South African Airways (SAA) CEO, Vuyani Jarana, has laid his wallet on the block, saying that he will achieve his three-year turnaround strategy goals – or pay R100,000 (€6,748) from his own pocket.
The bet was initiated by Free Market Foundation (FMF) Executive Director, Leon Louw, who waged R100,000 bet with Jarana that the SAA CEO’s three-year turnaround plan would not work by the stated timeframe of March 31, 2021. “The bet was offered before to the previous CEO, which was ignored,” Louw told Tourism Update, “but to Jarana’s credit, he has accepted it”.
The conditions of the bet are in the process of being finalised by auditors and would include requisites such as not being “bailed out” by another grant. “It needs to be genuine operating profit reported for the year, and properly audited without qualifications,” says Louw. It would also include all debts being settled. “Much of the debt is by way of loans,” continues Louw, “and they have to be paid off, not written off”.
Tlali Tlali, SAA’s Head of Department: Media Relations, says that SAA has already begun with the aggressive implementation of its strategy, “a refreshing change which will inject a sense of confidence in all our stakeholders and customers. When the break-even happens at the end of financial year 2021, we will all be winners, not only SAA”.
The proceeds of the bet will go to a charity agreed upon between Louw and Jarana. Louw has recommended the land-title programme, Khaya Lam, which registers title deeds to black South Africans who don’t own their land.
Jarana is yet to recommend a particular charity, however, Tlali says: “Mr Jarana is already a keen contributor to various charitable causes in rural and underprivileged communities. He left a comfortable job to join SAA, and that on its own is a sign of a deeper commitment to turn SAA around, and a commitment to the country, considering the role which a company the size of SAA, as a state-owned company, must play in the economy.
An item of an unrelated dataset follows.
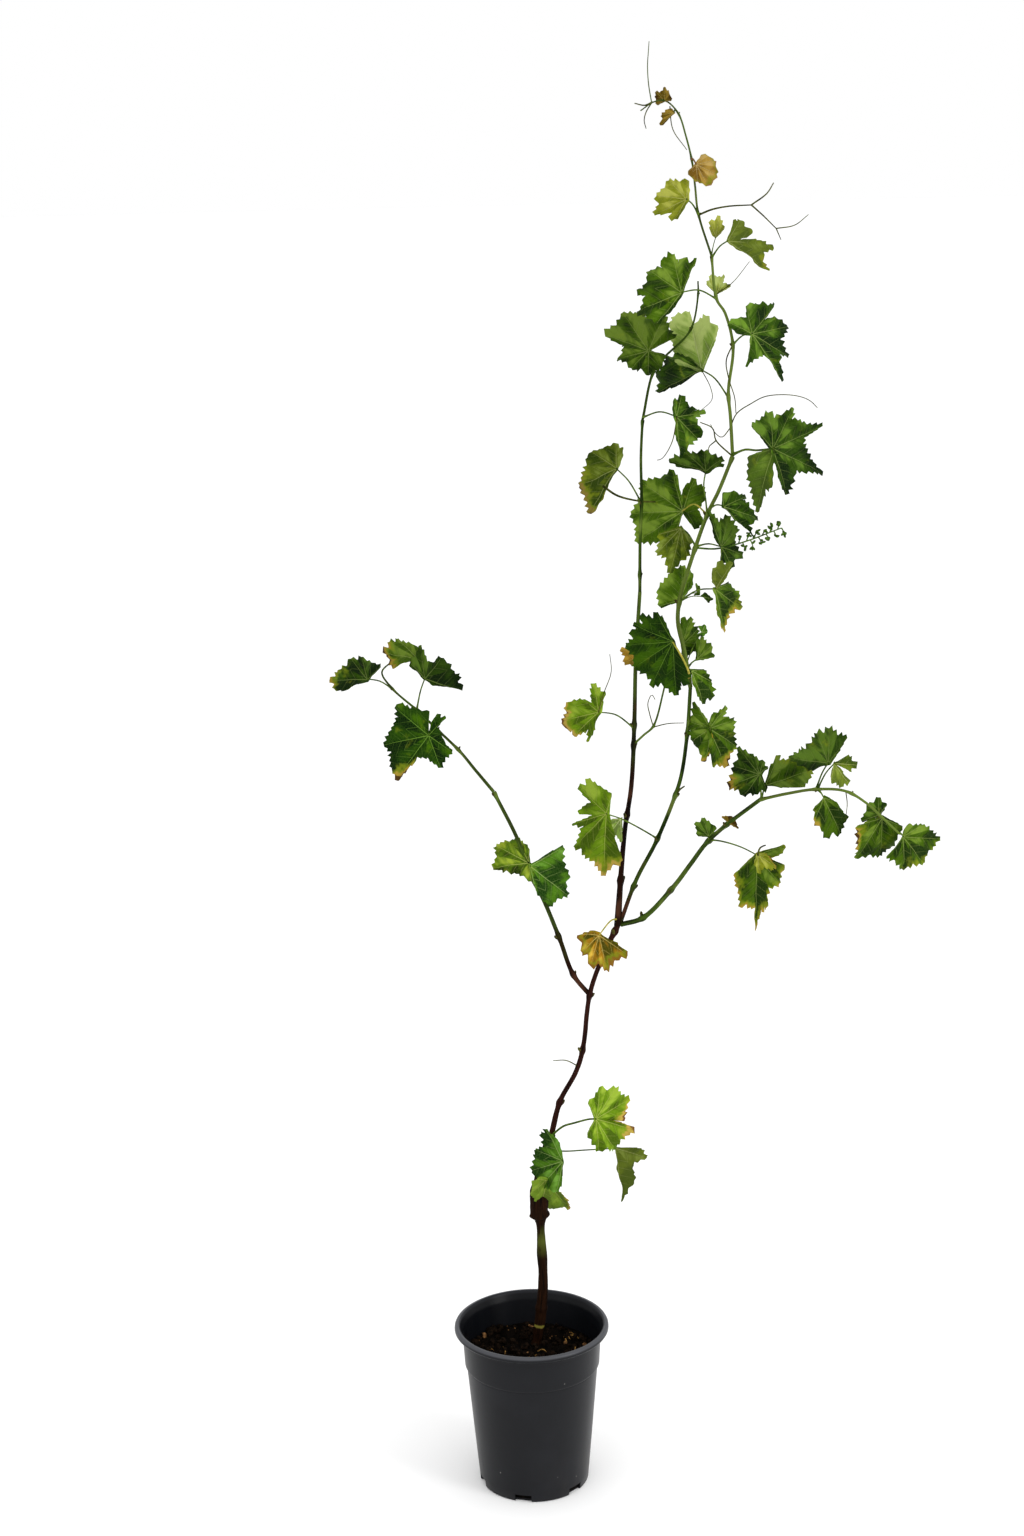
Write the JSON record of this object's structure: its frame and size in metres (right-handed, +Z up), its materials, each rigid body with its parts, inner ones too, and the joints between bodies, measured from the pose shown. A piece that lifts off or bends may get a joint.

His commitment to taking the bet with Mr Louw symbolises his good spirit and a sense of competitiveness. He sees this as an opportunity to share insights with the Free Market Foundation about his strategy for SAA and its implications for the country.”
“Either way, a worthy charity will be getting R100,000,” says Louw, “which amounts to a donation being made to this charity by the two of us. All that remains now is to see which of us will cough it up.”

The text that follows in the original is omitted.